Me: "CAN WE TALK ABOUT THIS IN THE CAR, PLEASE?"
Maleficent is a fairy tale. And okay, I guess I "like fairies" (I really prefer wizards and lady knights, if we're going to split hairs, but FINE). Fairy tales are one of those corners of media that I, as a feminist who was raised on fantasy books and who finds a lot of visceral comfort in the genre, often make uncomfortable, disappointing compromises for. Compromises accompanied by shouty feminist thinkpieces, but compromises nonetheless.
Yes, the gender dynamics are shit. No, the world's children don't particularly need another Aryan princess fantasy or antiquated Eurocentric morality tale. Yes, it's a movie (for children!) in which TWICE women are deliberately rendered unconscious and then physically violated, once "for her own good." No, I didn't feel particularly comfortable with that. Yes, Angelina Jolie was FUCKING FANTASTIC. No, that doesn't make the long, grueling scenes in which large groups of men beat the shit out of her (for standing up to her abuser, essentially) any easier to watch. Yes, I liked the movie. I did. No, that doesn't make it any less worthy of critical thought.
The more my friend and I talked about it, the more problems came to the surface. Did the final battle have to be so brutal and soooooooo long? Did the meet-cute have to be so shallow? Did Maleficent have to be punished so profoundly for succumbing to her completely justified rage? Did the supporting female characters have to be so useless? It's a fantasy movie. It's a constructed world. You could have built any world you wanted to—why choose one ruled by the same regressive, white-washed midcentury morality as every other "modern" fairy tale? Aren't thou bored?

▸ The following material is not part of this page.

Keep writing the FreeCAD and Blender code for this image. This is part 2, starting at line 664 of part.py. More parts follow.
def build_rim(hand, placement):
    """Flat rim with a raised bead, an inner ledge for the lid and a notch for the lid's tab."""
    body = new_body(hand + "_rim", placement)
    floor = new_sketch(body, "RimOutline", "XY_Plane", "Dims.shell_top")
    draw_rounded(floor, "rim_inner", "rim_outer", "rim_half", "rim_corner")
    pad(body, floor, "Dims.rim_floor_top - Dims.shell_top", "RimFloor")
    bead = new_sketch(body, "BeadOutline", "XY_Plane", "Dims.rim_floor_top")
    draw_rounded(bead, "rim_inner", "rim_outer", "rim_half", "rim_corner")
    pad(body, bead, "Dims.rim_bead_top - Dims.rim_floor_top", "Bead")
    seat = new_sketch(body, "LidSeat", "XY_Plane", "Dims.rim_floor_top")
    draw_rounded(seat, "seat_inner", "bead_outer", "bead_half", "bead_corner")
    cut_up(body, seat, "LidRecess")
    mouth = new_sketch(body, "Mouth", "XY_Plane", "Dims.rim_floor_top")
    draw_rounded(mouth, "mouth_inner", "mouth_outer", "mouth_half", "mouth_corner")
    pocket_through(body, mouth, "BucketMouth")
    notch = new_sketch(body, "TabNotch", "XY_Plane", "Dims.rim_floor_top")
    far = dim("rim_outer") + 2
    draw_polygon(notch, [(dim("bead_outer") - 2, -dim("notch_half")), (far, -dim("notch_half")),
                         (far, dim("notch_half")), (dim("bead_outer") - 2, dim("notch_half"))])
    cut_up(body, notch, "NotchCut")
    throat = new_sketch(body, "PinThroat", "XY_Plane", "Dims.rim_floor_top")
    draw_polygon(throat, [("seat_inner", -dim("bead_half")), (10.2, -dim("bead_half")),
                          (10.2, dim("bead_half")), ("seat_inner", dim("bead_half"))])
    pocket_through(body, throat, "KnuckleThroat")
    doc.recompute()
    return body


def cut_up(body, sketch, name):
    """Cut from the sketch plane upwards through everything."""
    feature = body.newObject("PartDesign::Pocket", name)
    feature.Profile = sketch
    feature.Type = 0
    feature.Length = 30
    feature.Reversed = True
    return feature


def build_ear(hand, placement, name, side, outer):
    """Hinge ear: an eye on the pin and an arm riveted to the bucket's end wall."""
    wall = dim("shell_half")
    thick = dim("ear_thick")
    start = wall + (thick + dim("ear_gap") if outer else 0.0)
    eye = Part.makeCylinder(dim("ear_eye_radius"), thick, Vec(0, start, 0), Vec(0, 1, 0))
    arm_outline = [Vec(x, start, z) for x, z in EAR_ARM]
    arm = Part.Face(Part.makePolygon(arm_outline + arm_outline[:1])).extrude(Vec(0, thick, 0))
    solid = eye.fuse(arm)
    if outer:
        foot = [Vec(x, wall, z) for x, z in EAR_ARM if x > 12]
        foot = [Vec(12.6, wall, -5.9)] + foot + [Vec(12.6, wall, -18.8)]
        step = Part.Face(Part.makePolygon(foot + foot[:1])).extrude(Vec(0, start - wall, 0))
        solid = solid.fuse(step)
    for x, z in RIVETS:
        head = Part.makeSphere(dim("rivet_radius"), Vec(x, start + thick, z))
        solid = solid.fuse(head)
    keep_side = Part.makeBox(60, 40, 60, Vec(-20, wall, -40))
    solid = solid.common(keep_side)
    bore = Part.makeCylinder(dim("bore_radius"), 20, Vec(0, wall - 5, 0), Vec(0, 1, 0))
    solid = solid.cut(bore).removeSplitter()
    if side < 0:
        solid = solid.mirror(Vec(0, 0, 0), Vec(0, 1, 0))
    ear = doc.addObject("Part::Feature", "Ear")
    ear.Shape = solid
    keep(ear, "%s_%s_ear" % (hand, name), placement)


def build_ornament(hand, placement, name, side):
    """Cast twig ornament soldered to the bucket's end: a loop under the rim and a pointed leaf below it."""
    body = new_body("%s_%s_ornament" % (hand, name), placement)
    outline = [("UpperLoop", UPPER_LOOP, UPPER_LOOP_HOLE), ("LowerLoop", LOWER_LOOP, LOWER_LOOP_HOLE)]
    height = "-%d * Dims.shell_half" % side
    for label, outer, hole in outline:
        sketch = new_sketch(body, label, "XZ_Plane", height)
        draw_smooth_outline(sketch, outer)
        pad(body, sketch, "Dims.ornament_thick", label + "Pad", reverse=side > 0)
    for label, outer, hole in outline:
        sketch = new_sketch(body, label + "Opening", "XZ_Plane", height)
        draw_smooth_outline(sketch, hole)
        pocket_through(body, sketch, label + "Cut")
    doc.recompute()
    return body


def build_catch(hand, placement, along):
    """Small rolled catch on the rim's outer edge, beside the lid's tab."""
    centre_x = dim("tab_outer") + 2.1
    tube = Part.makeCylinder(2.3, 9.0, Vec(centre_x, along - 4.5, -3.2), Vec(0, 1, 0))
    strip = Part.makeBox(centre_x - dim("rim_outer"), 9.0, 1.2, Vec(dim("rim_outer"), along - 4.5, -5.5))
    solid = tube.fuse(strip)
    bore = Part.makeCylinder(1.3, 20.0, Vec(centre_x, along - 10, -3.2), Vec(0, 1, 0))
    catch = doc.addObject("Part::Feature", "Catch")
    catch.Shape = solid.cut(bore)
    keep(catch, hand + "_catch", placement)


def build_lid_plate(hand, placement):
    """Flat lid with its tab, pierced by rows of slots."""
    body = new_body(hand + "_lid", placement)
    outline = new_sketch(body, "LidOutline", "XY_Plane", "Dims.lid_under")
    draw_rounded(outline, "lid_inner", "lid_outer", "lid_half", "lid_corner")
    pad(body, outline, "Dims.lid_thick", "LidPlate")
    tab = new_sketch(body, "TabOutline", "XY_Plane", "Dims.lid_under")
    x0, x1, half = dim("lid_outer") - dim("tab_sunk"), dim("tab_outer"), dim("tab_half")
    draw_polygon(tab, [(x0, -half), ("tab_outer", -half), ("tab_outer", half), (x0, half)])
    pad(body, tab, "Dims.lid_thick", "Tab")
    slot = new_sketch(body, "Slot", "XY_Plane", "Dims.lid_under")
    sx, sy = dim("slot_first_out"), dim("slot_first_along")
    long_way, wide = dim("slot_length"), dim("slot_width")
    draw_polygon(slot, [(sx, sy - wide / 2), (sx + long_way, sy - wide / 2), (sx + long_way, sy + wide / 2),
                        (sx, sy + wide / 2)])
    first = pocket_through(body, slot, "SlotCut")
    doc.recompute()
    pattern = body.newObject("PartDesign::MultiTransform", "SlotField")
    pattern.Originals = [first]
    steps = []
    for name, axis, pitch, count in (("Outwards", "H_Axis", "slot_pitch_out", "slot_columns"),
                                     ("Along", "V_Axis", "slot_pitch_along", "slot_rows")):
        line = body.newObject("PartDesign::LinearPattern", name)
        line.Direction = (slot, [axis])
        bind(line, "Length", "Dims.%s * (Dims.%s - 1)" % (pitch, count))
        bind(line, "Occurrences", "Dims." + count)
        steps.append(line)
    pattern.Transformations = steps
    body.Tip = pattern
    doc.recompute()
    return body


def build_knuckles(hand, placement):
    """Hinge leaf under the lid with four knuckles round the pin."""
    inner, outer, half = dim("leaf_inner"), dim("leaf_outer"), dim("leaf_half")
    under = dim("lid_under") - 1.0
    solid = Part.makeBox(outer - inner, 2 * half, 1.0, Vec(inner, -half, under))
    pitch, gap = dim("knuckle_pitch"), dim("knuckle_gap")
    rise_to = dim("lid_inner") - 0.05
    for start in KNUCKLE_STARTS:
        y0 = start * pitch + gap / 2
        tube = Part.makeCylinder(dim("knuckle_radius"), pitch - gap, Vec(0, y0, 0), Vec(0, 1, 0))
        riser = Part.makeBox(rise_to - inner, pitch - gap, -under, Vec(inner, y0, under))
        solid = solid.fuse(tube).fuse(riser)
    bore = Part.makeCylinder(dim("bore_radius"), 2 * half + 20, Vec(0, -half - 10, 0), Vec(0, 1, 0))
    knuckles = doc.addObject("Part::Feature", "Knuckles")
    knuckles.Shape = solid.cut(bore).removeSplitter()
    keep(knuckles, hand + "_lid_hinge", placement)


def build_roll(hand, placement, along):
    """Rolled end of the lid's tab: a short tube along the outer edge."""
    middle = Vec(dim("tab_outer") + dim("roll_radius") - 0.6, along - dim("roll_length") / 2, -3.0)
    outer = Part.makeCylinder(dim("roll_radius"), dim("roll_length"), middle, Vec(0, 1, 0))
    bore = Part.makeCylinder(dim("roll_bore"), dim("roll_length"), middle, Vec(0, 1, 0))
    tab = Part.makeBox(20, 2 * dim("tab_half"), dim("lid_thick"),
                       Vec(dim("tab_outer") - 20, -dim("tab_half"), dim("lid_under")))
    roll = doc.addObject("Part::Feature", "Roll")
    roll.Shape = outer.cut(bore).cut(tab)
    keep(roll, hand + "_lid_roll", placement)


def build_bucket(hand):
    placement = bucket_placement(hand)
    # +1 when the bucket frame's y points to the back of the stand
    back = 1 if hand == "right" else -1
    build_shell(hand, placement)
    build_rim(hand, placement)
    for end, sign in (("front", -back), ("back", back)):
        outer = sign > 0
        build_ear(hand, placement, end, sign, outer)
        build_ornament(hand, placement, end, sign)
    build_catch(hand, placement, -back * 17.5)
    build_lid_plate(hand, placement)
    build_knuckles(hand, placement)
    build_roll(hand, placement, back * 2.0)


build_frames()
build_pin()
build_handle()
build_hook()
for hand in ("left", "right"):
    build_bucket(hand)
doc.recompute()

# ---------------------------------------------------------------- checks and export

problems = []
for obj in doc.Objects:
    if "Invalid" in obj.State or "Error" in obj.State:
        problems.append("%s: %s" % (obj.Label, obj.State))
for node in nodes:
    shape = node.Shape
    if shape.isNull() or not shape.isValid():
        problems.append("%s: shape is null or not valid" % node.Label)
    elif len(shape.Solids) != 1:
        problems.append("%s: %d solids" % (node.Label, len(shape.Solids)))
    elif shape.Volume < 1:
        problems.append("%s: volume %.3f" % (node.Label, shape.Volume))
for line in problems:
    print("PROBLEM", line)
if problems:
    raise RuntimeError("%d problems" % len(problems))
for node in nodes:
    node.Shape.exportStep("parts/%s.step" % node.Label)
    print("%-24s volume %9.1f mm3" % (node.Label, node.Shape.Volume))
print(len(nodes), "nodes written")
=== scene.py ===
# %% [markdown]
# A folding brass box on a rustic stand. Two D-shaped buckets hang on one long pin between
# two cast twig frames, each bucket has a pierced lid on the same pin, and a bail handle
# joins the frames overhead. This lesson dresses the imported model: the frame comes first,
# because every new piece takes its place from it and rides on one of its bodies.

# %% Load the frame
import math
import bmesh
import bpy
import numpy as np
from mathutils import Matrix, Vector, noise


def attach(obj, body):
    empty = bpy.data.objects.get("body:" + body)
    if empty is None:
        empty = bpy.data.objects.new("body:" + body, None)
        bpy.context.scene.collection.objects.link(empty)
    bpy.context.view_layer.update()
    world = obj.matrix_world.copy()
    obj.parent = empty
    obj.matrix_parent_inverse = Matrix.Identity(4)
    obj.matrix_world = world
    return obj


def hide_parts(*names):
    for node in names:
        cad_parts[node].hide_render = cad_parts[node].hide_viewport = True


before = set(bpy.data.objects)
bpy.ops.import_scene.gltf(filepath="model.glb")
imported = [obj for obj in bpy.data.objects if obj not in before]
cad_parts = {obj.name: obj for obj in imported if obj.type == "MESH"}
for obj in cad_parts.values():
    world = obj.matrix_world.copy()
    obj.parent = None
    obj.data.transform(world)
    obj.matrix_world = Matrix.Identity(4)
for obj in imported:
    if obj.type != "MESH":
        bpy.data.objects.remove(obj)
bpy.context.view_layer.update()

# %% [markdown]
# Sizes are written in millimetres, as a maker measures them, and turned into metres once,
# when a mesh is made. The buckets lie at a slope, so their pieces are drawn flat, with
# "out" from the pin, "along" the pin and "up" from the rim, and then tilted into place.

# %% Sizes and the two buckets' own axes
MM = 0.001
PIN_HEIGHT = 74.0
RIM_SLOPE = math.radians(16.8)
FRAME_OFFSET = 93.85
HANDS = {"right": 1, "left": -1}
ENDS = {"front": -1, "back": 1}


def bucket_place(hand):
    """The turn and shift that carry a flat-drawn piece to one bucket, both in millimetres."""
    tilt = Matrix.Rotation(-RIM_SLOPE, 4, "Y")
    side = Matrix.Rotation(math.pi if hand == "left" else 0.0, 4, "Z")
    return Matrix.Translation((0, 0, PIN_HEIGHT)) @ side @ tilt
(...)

Jolie's Maleficent is, at times, a genuinely powerful character—vulnerable, bereft, hilarious, tender, her cold fury exploding into heat and shrinking back again. She deserves better than to drown in moldy feminine tropes—the sullied innocent, the abandoned lover lost without her man, the evil ex-girlfriend, the overreacting harpy, the broken woman redeemed by motherhood—even if she navigates them with grace. All women deserve better.
*It's really more of a Big Brothers Big Sisters program, but you know.